■ Challenge ■
Print, exactly as they stand, the lines from the start of the listing to the line containing "1.0), (.0945, .96)]", inclusive.

■ Collected material ■

* * * * * * *

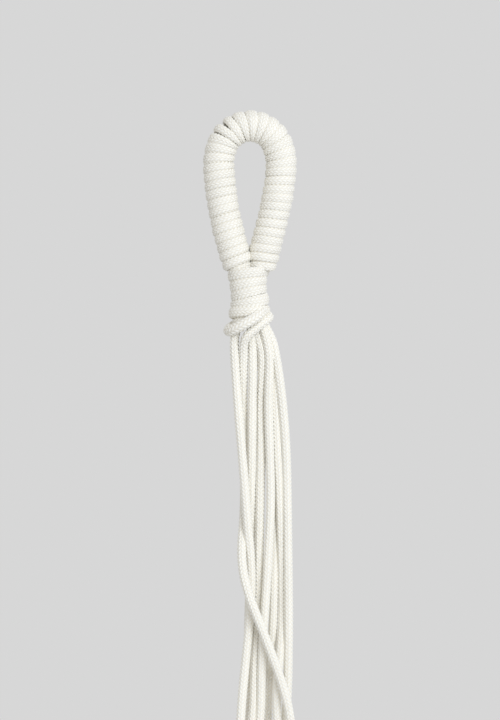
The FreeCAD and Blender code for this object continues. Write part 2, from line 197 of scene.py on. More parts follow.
# The slanting last turn, from behind the neck on the right, across the front and back again.
HITCH_TURN = [
    (.0030, .0084, -.0905), (.0058, .0058, -.0898), (.0074, .0010, -.0895),
    (.0072, -.0056, -.0898), (.0046, -.0106, -.0922), (.0006, -.0126, -.0949),
    (-.0040, -.0123, -.0973), (-.0080, -.0096, -.0994), (-.0107, -.0046, -.1003),
    (-.0106, .0014, -.0992), (-.0078, .0062, -.0970), (-.0030, .0090, -.0944),
    (.0020, .0096, -.0926), (.0052, .0072, -.0916),
]

# The neck's thickness and how round it is, at distances below the hook.
NECK_RADII = [
    (.0655, .0098), (.0708, .0088), (.0742, .0084), (.0776, .0081), (.0844, .0085),
    (.0878, .0090), (.0912, .0094), (.0945, .0096),
]
NECK_DEPTHS = [(.0655, .86), (.0708, .96), (.0780, 1.0), (.0945, .96)]

# One cord through an overhand knot about its own middle: down the middle, out at the front,
# once round and down the middle again.  Its partner is the same line turned upside down.
KNOT_IN = [
    (.0024, .0008, .0105), (.0019, .0019, .0060), (-.0007, .0026, .0020),
    (-.0026, .0007, -.0020), (-.0021, -.0021, -.0062), (-.0016, -.0048, -.0088),
    (.0012, -.0070, -.0083),
]
KNOT_OUT = [
    (-.0008, -.0050, .0024), (.0014, -.0028, .0006), (.0026, -.0007, -.0020),
    (.0019, .0019, -.0060), (.0024, .0008, -.0105),
]


# ---------------------------------------------------------------- settings


def length_prop(name, description, default):
    """A length in metres for one of the groups below."""
    return bpy.props.FloatProperty(name=name, description=description, default=default,
                                   precision=5, unit="LENGTH", subtype="DISTANCE")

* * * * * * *

■ Answer for this exercise ■
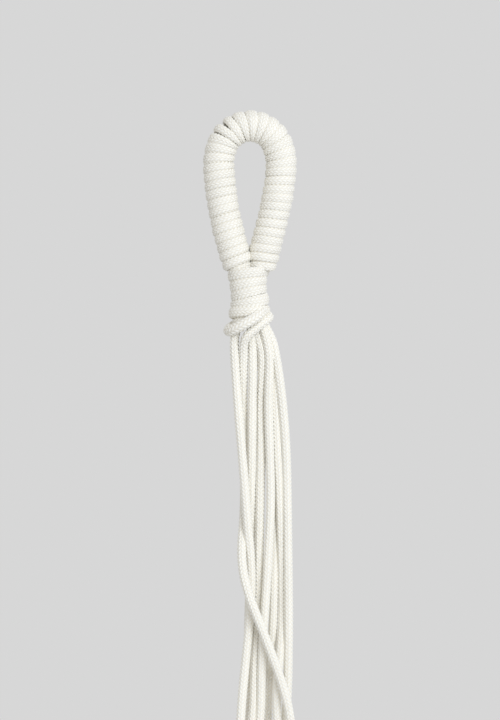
The FreeCAD and Blender code for this object continues. Write part 2, from line 197 of scene.py on. More parts follow.
# The slanting last turn, from behind the neck on the right, across the front and back again.
HITCH_TURN = [
    (.0030, .0084, -.0905), (.0058, .0058, -.0898), (.0074, .0010, -.0895),
    (.0072, -.0056, -.0898), (.0046, -.0106, -.0922), (.0006, -.0126, -.0949),
    (-.0040, -.0123, -.0973), (-.0080, -.0096, -.0994), (-.0107, -.0046, -.1003),
    (-.0106, .0014, -.0992), (-.0078, .0062, -.0970), (-.0030, .0090, -.0944),
    (.0020, .0096, -.0926), (.0052, .0072, -.0916),
]

# The neck's thickness and how round it is, at distances below the hook.
NECK_RADII = [
    (.0655, .0098), (.0708, .0088), (.0742, .0084), (.0776, .0081), (.0844, .0085),
    (.0878, .0090), (.0912, .0094), (.0945, .0096),
]
NECK_DEPTHS = [(.0655, .86), (.0708, .96), (.0780, 1.0), (.0945, .96)]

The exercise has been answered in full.